Who was your favorite character to write, and why?
Probably Wyatt. He’s a bit introverted like I am, and I liked watching him bide his time with Sam, both as a kid and as an adult. He keeps his feelings hidden for a lot of the novel, but I could always tell where he was emotionally. Also, it was fun writing about a person with a secret, who isn’t exactly lying but isn’t exactly being forthcoming either.
Why did you decide to structure the novel between the past and present, and from Sam and Wyatt’s perspectives in the past? How do you think this storytelling technique adds to the reading experience?
Memory is such a subjective thing.
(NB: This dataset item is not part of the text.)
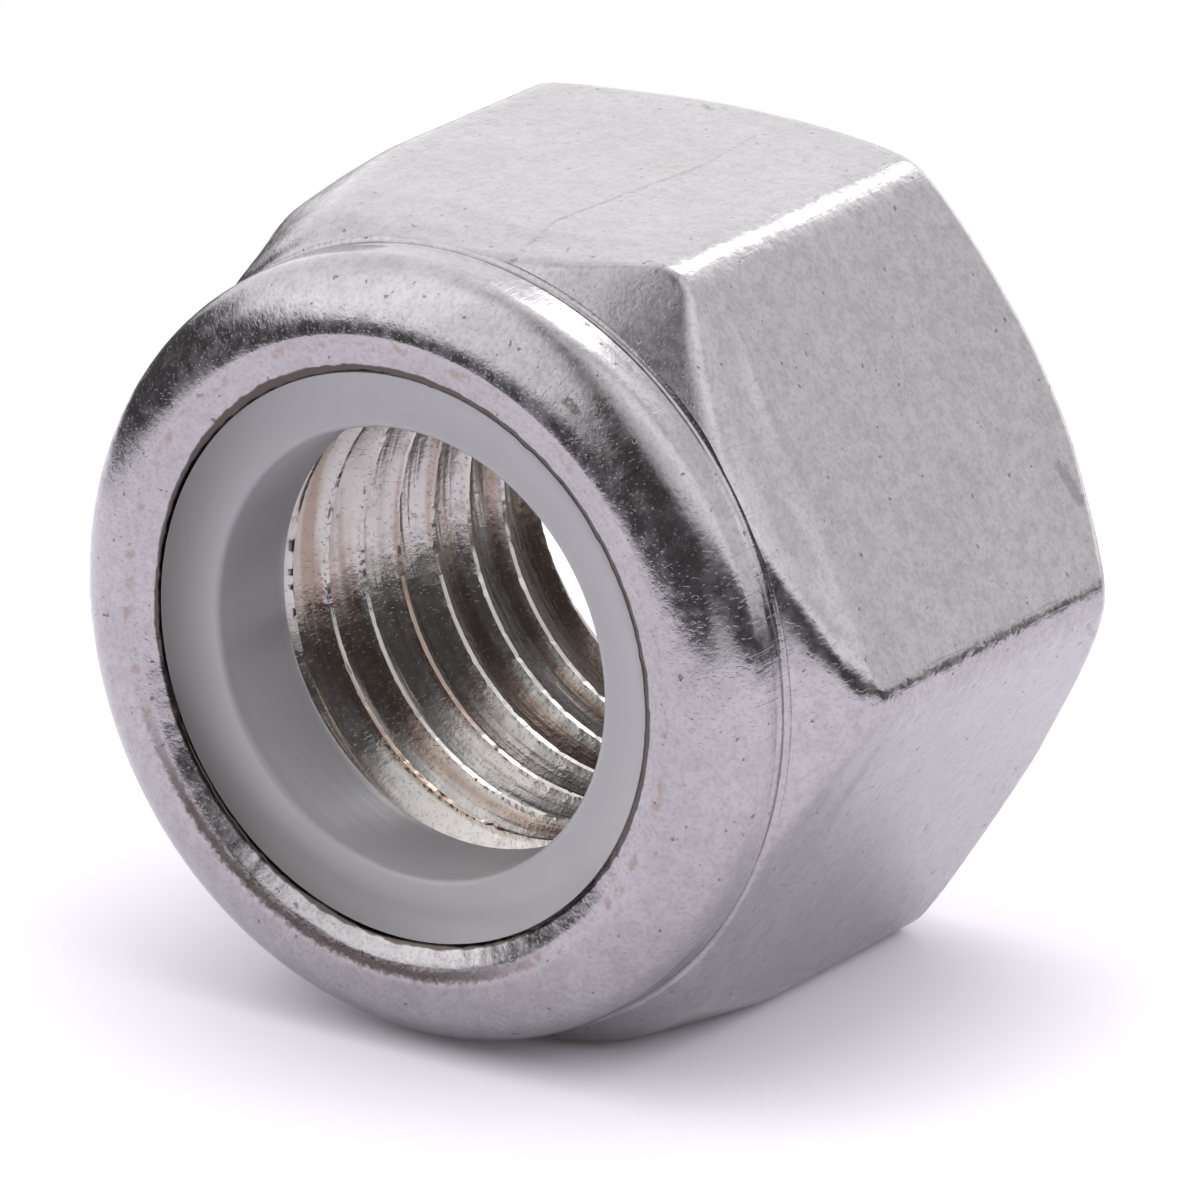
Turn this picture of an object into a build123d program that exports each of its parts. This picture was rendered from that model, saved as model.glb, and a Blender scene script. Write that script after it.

If I told you the story of an old summer romance of mine, I’d give you the general idea of when it was and where we were, but I wouldn’t do it justice because I can’t quite see the details from this far away. I might tell you that I really liked him, but I would trivialize the whole thing because I don’t remember exactly the way it felt when he looked at me or what it was like when we broke up. This is especially true for this story because of how much work Sam has done to dismiss the importance of her relationship with Wyatt. I thought it was important for the reader to experience what falling in love was like for Sam and Wyatt in real time so they could understand why it still mattered.
Although this is a story about Sam and Wyatt, Same Time Next Summer also feels like a story of the complicated nature of family. Why is it important that family be represented in this story? How does it inform Sam and Wyatt’s choices and behaviors?
I grew up in a family and I’m now raising one, and I can tell you one thing for sure: a family is a complex living organism. Everything that happens to any family member affects the others. Our moods, our victories, and our horrible mistakes shape how everyone else in the family grows. We are limited by one another’s beliefs and thrust forward by one another’s successes. This is why family stories intrigue me so much. Human beings who are woven together by proximity, genetics, and love have a lot to sort out.